Because worse came. The American people elected a President who agreed with the Republican party (and with right-wing Democrats) that we needed pro-cyclical economic policies. Government revenue was down, so Bush threw away much of the income the government was still drawing by passing huge tax cuts. He also chose that time to bulk up our gun collection (huge private security contracts) and to invest in expensive luxuries we couldn't afford, like the Iraq War, while slashing investment in education and slashing the budget for repairs to the things that make us productive, from roads to ports. Unsurprisingly, as our tools and our skills got farther and farther out of date, nobody hired us.

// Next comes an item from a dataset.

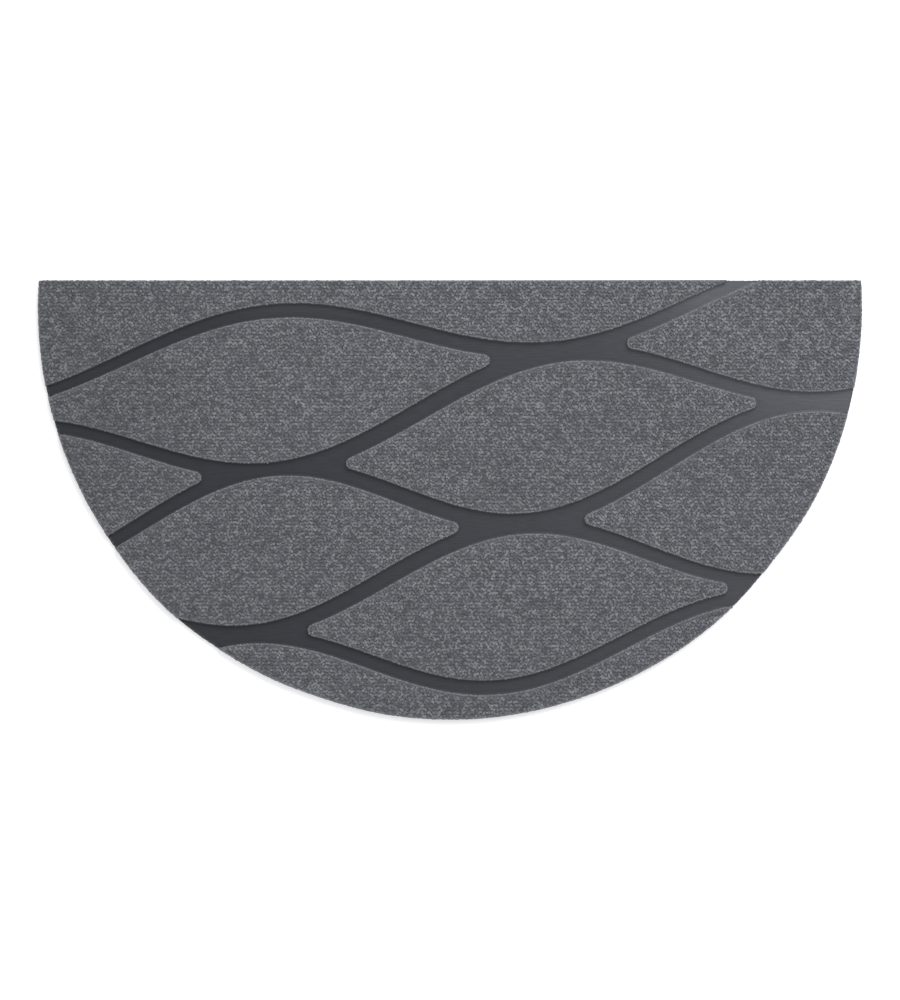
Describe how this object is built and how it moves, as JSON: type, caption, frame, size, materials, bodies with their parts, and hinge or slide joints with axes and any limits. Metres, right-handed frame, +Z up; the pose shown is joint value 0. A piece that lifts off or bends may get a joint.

Look. You want what the Internet calls the tl;dr ("Too Long, Didn't Read") version of this? Government should manage its finances like a farm family. And there's a farmers' saying that describes austerity politics, an old saying, one that probably goes back at least as far as the bronze age: "eating your seed corn." When the business cycle is roaring, government should be slashing spending and paying down debt and raising taxes, just like during rich months and rich years farmers know to cut their spending, pay down debt, set aside money for later, and keep looking for more income opportunities. When the business cycle contracts, governments should be borrowing all that cheap money that's out there to upgrade our tools and our skills, so that we can be competitive when the economy recovers, just like a smart farmer who kept his credit rating intact during the good months specifically so he could borrow rather than eat his seed corn.

Republican and right-wing Democrat "freshwater economics" austerians want the government to manage its finances like a family, all right. Like an exceptionally stupid family.